**Task statement:** Write out the whole listing again, exactly as given.

**Data extract:**
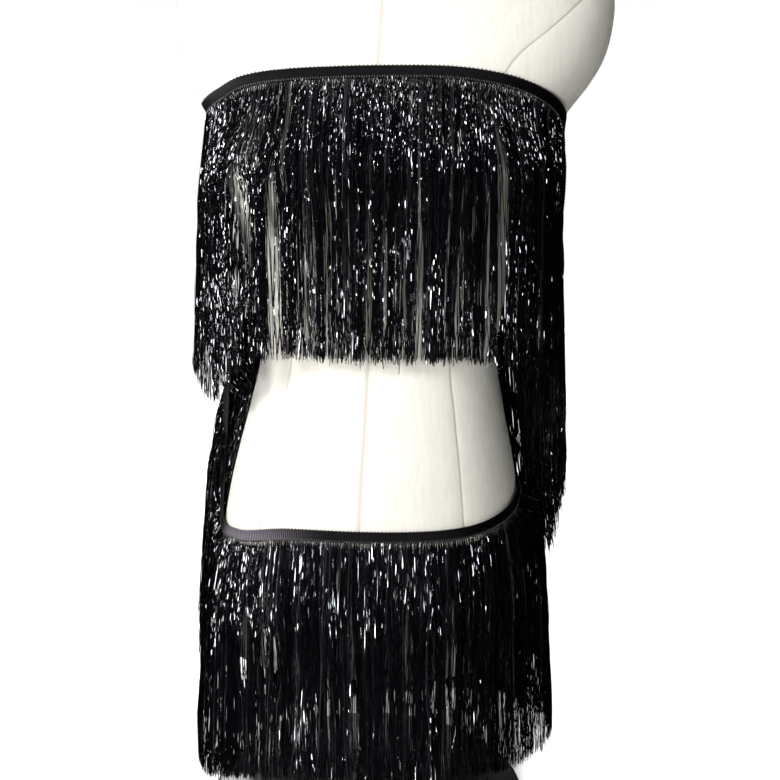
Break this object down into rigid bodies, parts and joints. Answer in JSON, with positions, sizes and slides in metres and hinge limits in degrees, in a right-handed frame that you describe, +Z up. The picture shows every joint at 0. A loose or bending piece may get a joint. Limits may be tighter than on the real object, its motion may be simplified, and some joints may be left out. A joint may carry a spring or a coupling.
{
  "type": "tassel fringe trim on a dress form",
  "caption": "Long black metallic tassel fringe trim on a woven heading tape, wound round a small ivory dress form that stands on a pole and a round base.",
  "frame": {"origin": "middle of the flat underside of the stand's base, on the surface that it stands on, under the pole", "axes": "+Z up along the pole, front of the form towards -Y, the wearer's left towards +X"},
  "size_m": [0.4161, 0.34, 0.9833],
  "materials": {
    "black_tape": "ribbed woven tape with a chained edge",
    "black_lurex": "flat metallic yarn, glossy black with a faint violet tone",
    "ivory_cloth": "matt knitted cover with princess seams",
    "black_enamel": "satin enamel",
    "steel": "brushed"
  },
  "bodies": {
    "root": {"heading_tape": "black_tape", "fringe": "black_lurex", "form_torso": "ivory_cloth", "form_neck_cap": "black_enamel", "form_socket": "black_enamel", "stand_pole": "steel", "stand_base": "black_enamel"}
  },
  "joints": []
}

**Answer in full:**
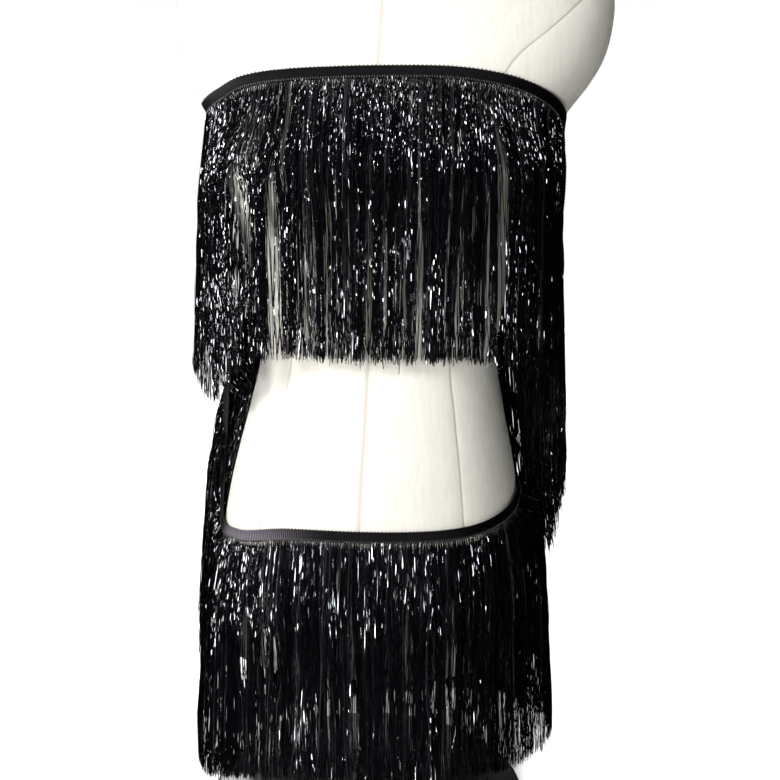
Break this object down into rigid bodies, parts and joints. Answer in JSON, with positions, sizes and slides in metres and hinge limits in degrees, in a right-handed frame that you describe, +Z up. The picture shows every joint at 0. A loose or bending piece may get a joint. Limits may be tighter than on the real object, its motion may be simplified, and some joints may be left out. A joint may carry a spring or a coupling.
{
  "type": "tassel fringe trim on a dress form",
  "caption": "Long black metallic tassel fringe trim on a woven heading tape, wound round a small ivory dress form that stands on a pole and a round base.",
  "frame": {"origin": "middle of the flat underside of the stand's base, on the surface that it stands on, under the pole", "axes": "+Z up along the pole, front of the form towards -Y, the wearer's left towards +X"},
  "size_m": [0.4161, 0.34, 0.9833],
  "materials": {
    "black_tape": "ribbed woven tape with a chained edge",
    "black_lurex": "flat metallic yarn, glossy black with a faint violet tone",
    "ivory_cloth": "matt knitted cover with princess seams",
    "black_enamel": "satin enamel",
    "steel": "brushed"
  },
  "bodies": {
    "root": {"heading_tape": "black_tape", "fringe": "black_lurex", "form_torso": "ivory_cloth", "form_neck_cap": "black_enamel", "form_socket": "black_enamel", "stand_pole": "steel", "stand_base": "black_enamel"}
  },
  "joints": []
}